§ **TASK OBJECTIVE**
Give back, exactly as it appears, the run of lines opening with the one containing "Model this object" and closing with the one containing "edge_r = 0.5; // [0.2:0.1:0.6]". Nothing outside that run should appear.

§ **EXTRACTED DATA**

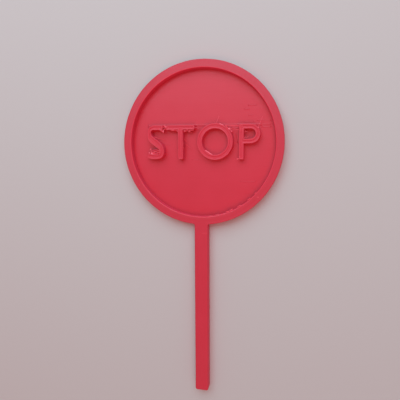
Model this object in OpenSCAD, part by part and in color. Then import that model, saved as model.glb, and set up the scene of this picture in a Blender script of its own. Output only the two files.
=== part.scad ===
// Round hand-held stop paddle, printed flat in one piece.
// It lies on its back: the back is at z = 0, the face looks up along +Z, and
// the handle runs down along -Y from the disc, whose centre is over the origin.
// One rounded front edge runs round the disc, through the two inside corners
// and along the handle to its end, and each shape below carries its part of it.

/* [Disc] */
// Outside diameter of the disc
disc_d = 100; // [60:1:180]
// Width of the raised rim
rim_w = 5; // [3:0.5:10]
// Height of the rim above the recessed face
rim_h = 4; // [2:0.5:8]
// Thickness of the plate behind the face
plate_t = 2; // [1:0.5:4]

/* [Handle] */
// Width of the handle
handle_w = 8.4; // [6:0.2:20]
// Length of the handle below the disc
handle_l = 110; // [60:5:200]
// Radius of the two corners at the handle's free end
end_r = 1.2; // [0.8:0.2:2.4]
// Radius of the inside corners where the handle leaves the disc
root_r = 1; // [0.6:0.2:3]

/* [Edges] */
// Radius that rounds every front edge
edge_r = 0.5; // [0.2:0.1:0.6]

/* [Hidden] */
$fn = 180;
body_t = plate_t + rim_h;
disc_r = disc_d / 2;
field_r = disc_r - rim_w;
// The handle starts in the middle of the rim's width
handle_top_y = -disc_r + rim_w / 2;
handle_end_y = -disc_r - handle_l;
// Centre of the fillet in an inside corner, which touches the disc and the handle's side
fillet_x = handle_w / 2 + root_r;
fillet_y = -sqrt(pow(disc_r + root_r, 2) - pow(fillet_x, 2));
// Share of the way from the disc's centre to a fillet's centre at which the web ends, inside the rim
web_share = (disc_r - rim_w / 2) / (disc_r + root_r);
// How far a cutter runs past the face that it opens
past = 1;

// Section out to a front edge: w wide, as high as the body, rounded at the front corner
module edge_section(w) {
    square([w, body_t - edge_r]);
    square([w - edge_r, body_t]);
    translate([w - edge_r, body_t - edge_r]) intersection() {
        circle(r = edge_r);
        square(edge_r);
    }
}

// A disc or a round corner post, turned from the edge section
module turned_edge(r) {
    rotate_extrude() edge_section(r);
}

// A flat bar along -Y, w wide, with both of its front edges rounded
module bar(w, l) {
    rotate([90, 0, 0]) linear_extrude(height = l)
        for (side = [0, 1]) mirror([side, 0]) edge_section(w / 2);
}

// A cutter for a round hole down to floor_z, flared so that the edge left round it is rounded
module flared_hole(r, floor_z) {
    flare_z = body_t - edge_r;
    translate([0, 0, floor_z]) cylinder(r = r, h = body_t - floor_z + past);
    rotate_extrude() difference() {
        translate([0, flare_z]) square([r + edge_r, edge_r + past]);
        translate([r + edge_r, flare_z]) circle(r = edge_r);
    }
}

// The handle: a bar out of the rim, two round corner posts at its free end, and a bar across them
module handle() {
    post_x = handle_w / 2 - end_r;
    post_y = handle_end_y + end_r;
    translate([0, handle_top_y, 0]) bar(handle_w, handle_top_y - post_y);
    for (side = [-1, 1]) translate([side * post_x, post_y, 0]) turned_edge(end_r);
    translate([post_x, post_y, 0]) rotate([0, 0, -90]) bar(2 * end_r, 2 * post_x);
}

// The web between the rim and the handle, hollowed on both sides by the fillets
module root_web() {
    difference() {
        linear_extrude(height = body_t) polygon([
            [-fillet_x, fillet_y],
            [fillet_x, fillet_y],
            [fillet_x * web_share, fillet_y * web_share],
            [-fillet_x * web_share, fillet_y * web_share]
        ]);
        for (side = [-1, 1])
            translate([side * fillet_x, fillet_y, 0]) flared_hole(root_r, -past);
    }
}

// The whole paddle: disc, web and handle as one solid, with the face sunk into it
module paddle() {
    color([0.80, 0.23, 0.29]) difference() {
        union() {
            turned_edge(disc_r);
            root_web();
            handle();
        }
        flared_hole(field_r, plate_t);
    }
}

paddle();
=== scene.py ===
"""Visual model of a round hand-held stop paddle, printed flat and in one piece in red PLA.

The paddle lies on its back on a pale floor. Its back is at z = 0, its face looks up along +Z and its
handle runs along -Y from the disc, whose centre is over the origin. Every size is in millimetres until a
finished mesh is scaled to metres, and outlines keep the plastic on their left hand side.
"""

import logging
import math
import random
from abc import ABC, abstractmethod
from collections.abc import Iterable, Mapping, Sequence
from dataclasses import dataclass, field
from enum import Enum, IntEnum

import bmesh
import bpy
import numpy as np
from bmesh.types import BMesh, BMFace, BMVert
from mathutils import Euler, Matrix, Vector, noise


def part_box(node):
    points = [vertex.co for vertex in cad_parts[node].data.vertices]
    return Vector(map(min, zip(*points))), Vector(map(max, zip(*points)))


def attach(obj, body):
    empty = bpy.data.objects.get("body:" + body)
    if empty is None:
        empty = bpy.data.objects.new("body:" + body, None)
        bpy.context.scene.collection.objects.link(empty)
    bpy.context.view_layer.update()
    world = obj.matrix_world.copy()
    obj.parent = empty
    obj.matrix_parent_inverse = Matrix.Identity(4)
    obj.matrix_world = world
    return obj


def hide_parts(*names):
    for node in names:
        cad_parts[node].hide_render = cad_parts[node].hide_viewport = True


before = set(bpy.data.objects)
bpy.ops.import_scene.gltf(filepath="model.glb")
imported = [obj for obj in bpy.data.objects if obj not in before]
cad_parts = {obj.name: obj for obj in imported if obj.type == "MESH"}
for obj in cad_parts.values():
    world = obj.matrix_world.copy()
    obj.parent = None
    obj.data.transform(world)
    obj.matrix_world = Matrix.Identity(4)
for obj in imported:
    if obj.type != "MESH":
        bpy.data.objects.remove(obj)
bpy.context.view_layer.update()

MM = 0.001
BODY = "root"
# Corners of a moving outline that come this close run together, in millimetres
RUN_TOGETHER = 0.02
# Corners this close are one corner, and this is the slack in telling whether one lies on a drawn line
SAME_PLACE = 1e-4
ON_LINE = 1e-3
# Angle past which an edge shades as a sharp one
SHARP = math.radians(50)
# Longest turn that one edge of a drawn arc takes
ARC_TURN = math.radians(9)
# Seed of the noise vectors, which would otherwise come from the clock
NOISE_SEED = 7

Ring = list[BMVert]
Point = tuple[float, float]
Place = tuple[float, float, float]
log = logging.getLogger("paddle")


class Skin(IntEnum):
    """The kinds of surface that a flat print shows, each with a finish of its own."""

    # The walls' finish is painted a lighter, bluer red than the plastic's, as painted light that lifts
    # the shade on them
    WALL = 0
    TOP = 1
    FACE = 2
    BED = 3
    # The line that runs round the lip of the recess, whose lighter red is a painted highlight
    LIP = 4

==

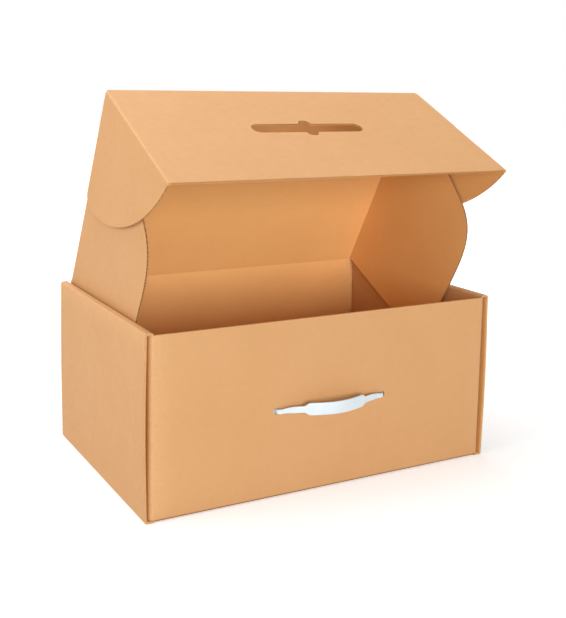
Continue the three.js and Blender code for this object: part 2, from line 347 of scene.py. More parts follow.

§ **WRITTEN RESPONSE**
Model this object in OpenSCAD, part by part and in color. Then import that model, saved as model.glb, and set up the scene of this picture in a Blender script of its own. Output only the two files.
=== part.scad ===
// Round hand-held stop paddle, printed flat in one piece.
// It lies on its back: the back is at z = 0, the face looks up along +Z, and
// the handle runs down along -Y from the disc, whose centre is over the origin.
// One rounded front edge runs round the disc, through the two inside corners
// and along the handle to its end, and each shape below carries its part of it.

/* [Disc] */
// Outside diameter of the disc
disc_d = 100; // [60:1:180]
// Width of the raised rim
rim_w = 5; // [3:0.5:10]
// Height of the rim above the recessed face
rim_h = 4; // [2:0.5:8]
// Thickness of the plate behind the face
plate_t = 2; // [1:0.5:4]

/* [Handle] */
// Width of the handle
handle_w = 8.4; // [6:0.2:20]
// Length of the handle below the disc
handle_l = 110; // [60:5:200]
// Radius of the two corners at the handle's free end
end_r = 1.2; // [0.8:0.2:2.4]
// Radius of the inside corners where the handle leaves the disc
root_r = 1; // [0.6:0.2:3]

/* [Edges] */
// Radius that rounds every front edge
edge_r = 0.5; // [0.2:0.1:0.6]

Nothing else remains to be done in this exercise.